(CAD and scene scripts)
##############################

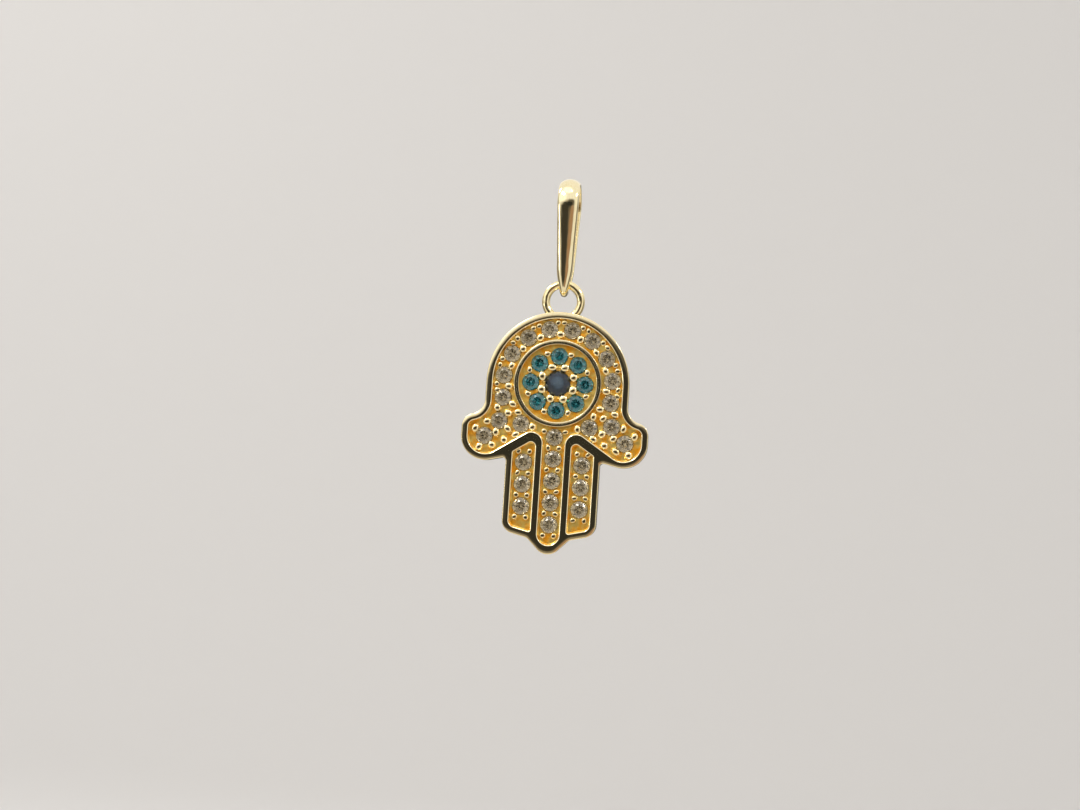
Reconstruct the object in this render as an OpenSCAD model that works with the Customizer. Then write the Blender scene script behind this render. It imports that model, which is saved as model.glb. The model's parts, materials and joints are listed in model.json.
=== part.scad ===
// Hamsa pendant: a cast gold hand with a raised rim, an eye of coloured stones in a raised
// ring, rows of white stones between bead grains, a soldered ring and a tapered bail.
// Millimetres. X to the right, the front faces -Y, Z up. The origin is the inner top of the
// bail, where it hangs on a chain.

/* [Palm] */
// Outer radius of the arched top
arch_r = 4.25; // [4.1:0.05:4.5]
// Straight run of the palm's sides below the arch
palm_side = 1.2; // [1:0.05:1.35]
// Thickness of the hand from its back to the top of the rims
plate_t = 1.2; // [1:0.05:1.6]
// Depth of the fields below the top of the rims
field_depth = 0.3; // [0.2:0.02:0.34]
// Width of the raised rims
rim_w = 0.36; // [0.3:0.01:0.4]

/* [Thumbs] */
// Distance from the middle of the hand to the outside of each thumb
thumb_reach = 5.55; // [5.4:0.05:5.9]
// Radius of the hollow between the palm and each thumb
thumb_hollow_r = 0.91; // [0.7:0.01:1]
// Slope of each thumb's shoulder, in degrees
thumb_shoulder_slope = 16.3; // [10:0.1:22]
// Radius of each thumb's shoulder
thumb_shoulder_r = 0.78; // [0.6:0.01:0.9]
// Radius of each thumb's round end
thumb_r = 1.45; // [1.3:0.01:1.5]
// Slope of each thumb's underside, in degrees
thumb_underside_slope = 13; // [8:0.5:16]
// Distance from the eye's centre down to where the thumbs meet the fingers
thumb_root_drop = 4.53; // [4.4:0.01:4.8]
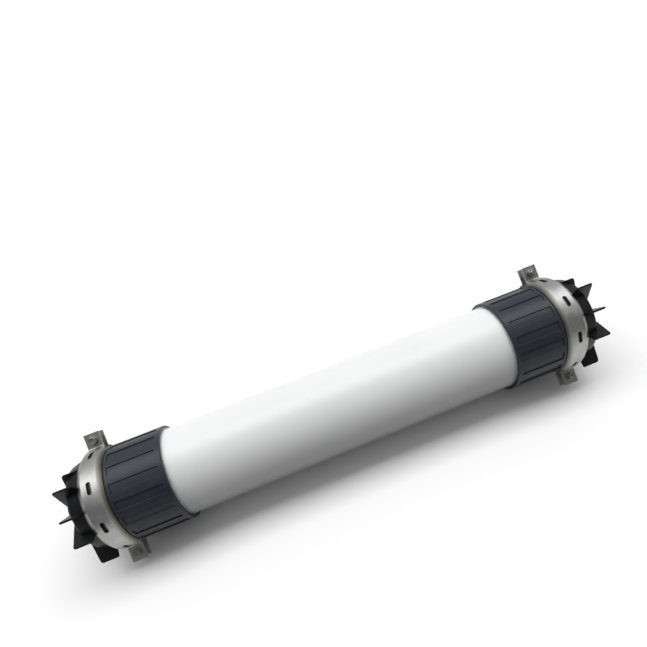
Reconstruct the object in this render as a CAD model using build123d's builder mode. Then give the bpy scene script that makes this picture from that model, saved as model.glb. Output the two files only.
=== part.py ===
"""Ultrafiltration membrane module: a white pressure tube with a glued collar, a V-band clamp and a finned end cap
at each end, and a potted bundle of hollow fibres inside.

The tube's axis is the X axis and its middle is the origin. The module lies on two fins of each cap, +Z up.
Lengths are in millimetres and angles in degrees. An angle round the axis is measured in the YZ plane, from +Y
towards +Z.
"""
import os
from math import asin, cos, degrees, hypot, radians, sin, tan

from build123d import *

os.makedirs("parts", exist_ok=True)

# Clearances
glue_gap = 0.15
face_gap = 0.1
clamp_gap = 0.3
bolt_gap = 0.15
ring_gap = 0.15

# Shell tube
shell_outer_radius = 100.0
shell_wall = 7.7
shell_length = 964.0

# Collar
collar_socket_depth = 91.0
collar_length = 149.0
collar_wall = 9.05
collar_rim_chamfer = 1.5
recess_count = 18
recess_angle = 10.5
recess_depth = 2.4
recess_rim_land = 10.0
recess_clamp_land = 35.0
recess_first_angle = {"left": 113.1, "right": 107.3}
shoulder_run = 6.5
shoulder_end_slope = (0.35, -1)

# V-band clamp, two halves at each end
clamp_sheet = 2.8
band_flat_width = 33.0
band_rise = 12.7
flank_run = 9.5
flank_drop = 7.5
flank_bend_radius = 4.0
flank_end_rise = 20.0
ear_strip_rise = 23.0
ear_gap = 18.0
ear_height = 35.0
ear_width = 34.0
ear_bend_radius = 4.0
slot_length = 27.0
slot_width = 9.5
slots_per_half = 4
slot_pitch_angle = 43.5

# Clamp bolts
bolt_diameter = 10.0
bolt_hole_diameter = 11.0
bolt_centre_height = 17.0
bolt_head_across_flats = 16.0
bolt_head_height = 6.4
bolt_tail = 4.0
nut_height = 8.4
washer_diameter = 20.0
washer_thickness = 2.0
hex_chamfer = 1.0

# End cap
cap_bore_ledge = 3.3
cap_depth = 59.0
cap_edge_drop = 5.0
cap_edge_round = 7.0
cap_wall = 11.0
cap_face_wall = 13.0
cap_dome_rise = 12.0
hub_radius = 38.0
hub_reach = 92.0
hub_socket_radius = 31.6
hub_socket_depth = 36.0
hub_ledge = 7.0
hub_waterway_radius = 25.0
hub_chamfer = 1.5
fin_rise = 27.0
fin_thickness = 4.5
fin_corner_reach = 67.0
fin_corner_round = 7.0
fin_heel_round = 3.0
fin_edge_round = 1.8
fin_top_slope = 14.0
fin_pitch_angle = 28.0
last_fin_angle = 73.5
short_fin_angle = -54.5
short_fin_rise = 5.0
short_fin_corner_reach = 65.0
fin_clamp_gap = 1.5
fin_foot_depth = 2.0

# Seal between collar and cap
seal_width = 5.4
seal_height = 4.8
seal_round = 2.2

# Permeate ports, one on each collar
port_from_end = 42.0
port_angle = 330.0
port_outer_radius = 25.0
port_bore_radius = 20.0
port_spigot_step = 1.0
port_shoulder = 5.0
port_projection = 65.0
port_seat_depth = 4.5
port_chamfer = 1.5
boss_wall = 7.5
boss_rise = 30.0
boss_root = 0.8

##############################

Each line of the listing above should be output exactly.

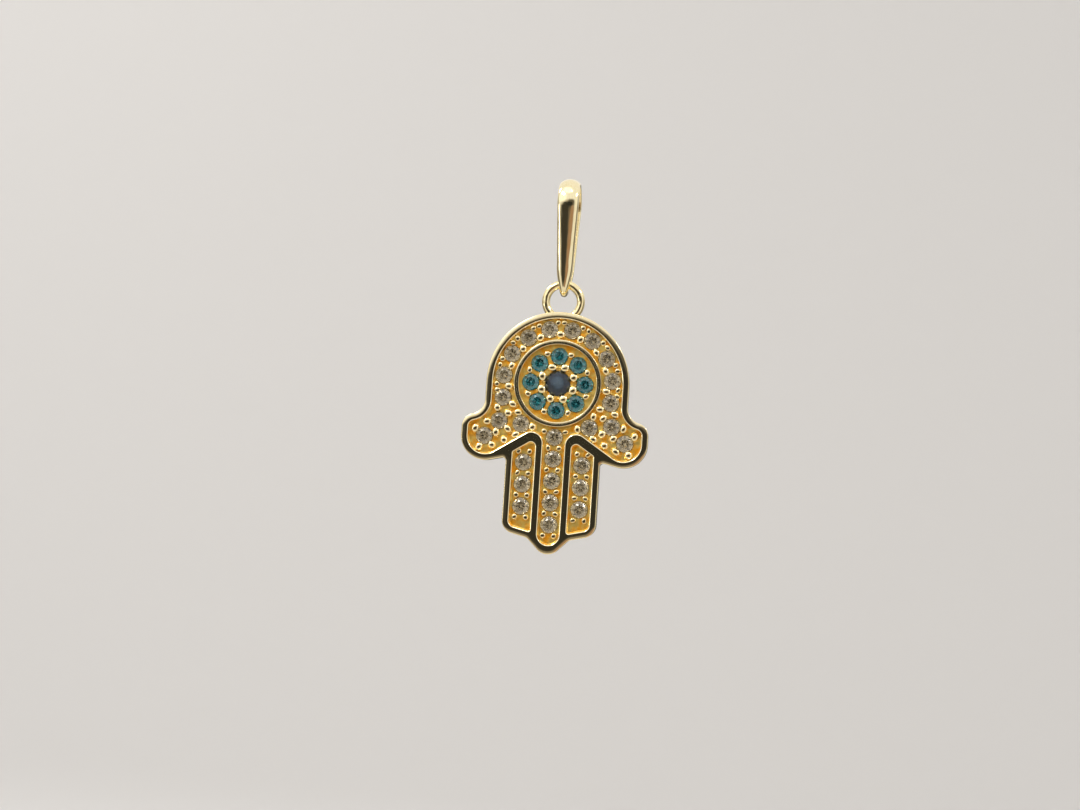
Reconstruct the object in this render as an OpenSCAD model that works with the Customizer. Then write the Blender scene script behind this render. It imports that model, which is saved as model.glb. The model's parts, materials and joints are listed in model.json.
=== part.scad ===
// Hamsa pendant: a cast gold hand with a raised rim, an eye of coloured stones in a raised
// ring, rows of white stones between bead grains, a soldered ring and a tapered bail.
// Millimetres. X to the right, the front faces -Y, Z up. The origin is the inner top of the
// bail, where it hangs on a chain.

/* [Palm] */
// Outer radius of the arched top
arch_r = 4.25; // [4.1:0.05:4.5]
// Straight run of the palm's sides below the arch
palm_side = 1.2; // [1:0.05:1.35]
// Thickness of the hand from its back to the top of the rims
plate_t = 1.2; // [1:0.05:1.6]
// Depth of the fields below the top of the rims
field_depth = 0.3; // [0.2:0.02:0.34]
// Width of the raised rims
rim_w = 0.36; // [0.3:0.01:0.4]

/* [Thumbs] */
// Distance from the middle of the hand to the outside of each thumb
thumb_reach = 5.55; // [5.4:0.05:5.9]
// Radius of the hollow between the palm and each thumb
thumb_hollow_r = 0.91; // [0.7:0.01:1]
// Slope of each thumb's shoulder, in degrees
thumb_shoulder_slope = 16.3; // [10:0.1:22]
// Radius of each thumb's shoulder
thumb_shoulder_r = 0.78; // [0.6:0.01:0.9]
// Radius of each thumb's round end
thumb_r = 1.45; // [1.3:0.01:1.5]
// Slope of each thumb's underside, in degrees
thumb_underside_slope = 13; // [8:0.5:16]
// Distance from the eye's centre down to where the thumbs meet the fingers
thumb_root_drop = 4.53; // [4.4:0.01:4.8]
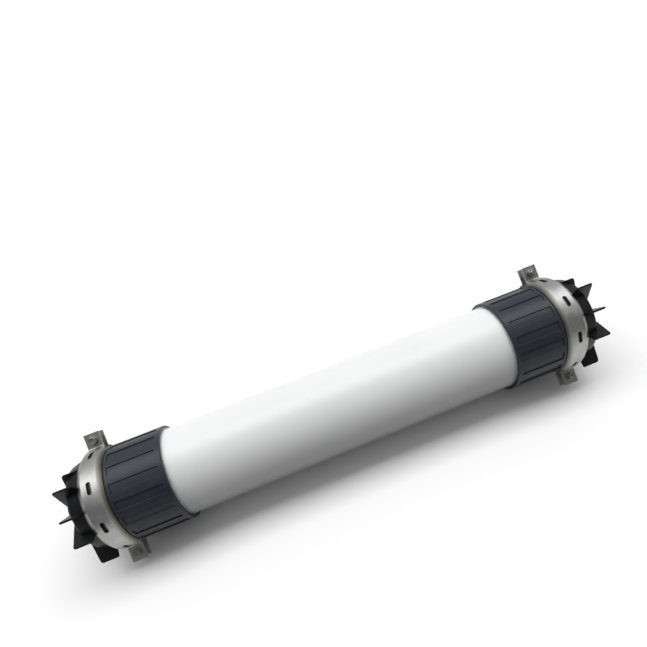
Reconstruct the object in this render as a CAD model using build123d's builder mode. Then give the bpy scene script that makes this picture from that model, saved as model.glb. Output the two files only.
=== part.py ===
"""Ultrafiltration membrane module: a white pressure tube with a glued collar, a V-band clamp and a finned end cap
at each end, and a potted bundle of hollow fibres inside.

The tube's axis is the X axis and its middle is the origin. The module lies on two fins of each cap, +Z up.
Lengths are in millimetres and angles in degrees. An angle round the axis is measured in the YZ plane, from +Y
towards +Z.
"""
import os
from math import asin, cos, degrees, hypot, radians, sin, tan

from build123d import *

os.makedirs("parts", exist_ok=True)

# Clearances
glue_gap = 0.15
face_gap = 0.1
clamp_gap = 0.3
bolt_gap = 0.15
ring_gap = 0.15

# Shell tube
shell_outer_radius = 100.0
shell_wall = 7.7
shell_length = 964.0

# Collar
collar_socket_depth = 91.0
collar_length = 149.0
collar_wall = 9.05
collar_rim_chamfer = 1.5
recess_count = 18
recess_angle = 10.5
recess_depth = 2.4
recess_rim_land = 10.0
recess_clamp_land = 35.0
recess_first_angle = {"left": 113.1, "right": 107.3}
shoulder_run = 6.5
shoulder_end_slope = (0.35, -1)

# V-band clamp, two halves at each end
clamp_sheet = 2.8
band_flat_width = 33.0
band_rise = 12.7
flank_run = 9.5
flank_drop = 7.5
flank_bend_radius = 4.0
flank_end_rise = 20.0
ear_strip_rise = 23.0
ear_gap = 18.0
ear_height = 35.0
ear_width = 34.0
ear_bend_radius = 4.0
slot_length = 27.0
slot_width = 9.5
slots_per_half = 4
slot_pitch_angle = 43.5

# Clamp bolts
bolt_diameter = 10.0
bolt_hole_diameter = 11.0
bolt_centre_height = 17.0
bolt_head_across_flats = 16.0
bolt_head_height = 6.4
bolt_tail = 4.0
nut_height = 8.4
washer_diameter = 20.0
washer_thickness = 2.0
hex_chamfer = 1.0

# End cap
cap_bore_ledge = 3.3
cap_depth = 59.0
cap_edge_drop = 5.0
cap_edge_round = 7.0
cap_wall = 11.0
cap_face_wall = 13.0
cap_dome_rise = 12.0
hub_radius = 38.0
hub_reach = 92.0
hub_socket_radius = 31.6
hub_socket_depth = 36.0
hub_ledge = 7.0
hub_waterway_radius = 25.0
hub_chamfer = 1.5
fin_rise = 27.0
fin_thickness = 4.5
fin_corner_reach = 67.0
fin_corner_round = 7.0
fin_heel_round = 3.0
fin_edge_round = 1.8
fin_top_slope = 14.0
fin_pitch_angle = 28.0
last_fin_angle = 73.5
short_fin_angle = -54.5
short_fin_rise = 5.0
short_fin_corner_reach = 65.0
fin_clamp_gap = 1.5
fin_foot_depth = 2.0

# Seal between collar and cap
seal_width = 5.4
seal_height = 4.8
seal_round = 2.2

# Permeate ports, one on each collar
port_from_end = 42.0
port_angle = 330.0
port_outer_radius = 25.0
port_bore_radius = 20.0
port_spigot_step = 1.0
port_shoulder = 5.0
port_projection = 65.0
port_seat_depth = 4.5
port_chamfer = 1.5
boss_wall = 7.5
boss_rise = 30.0
boss_root = 0.8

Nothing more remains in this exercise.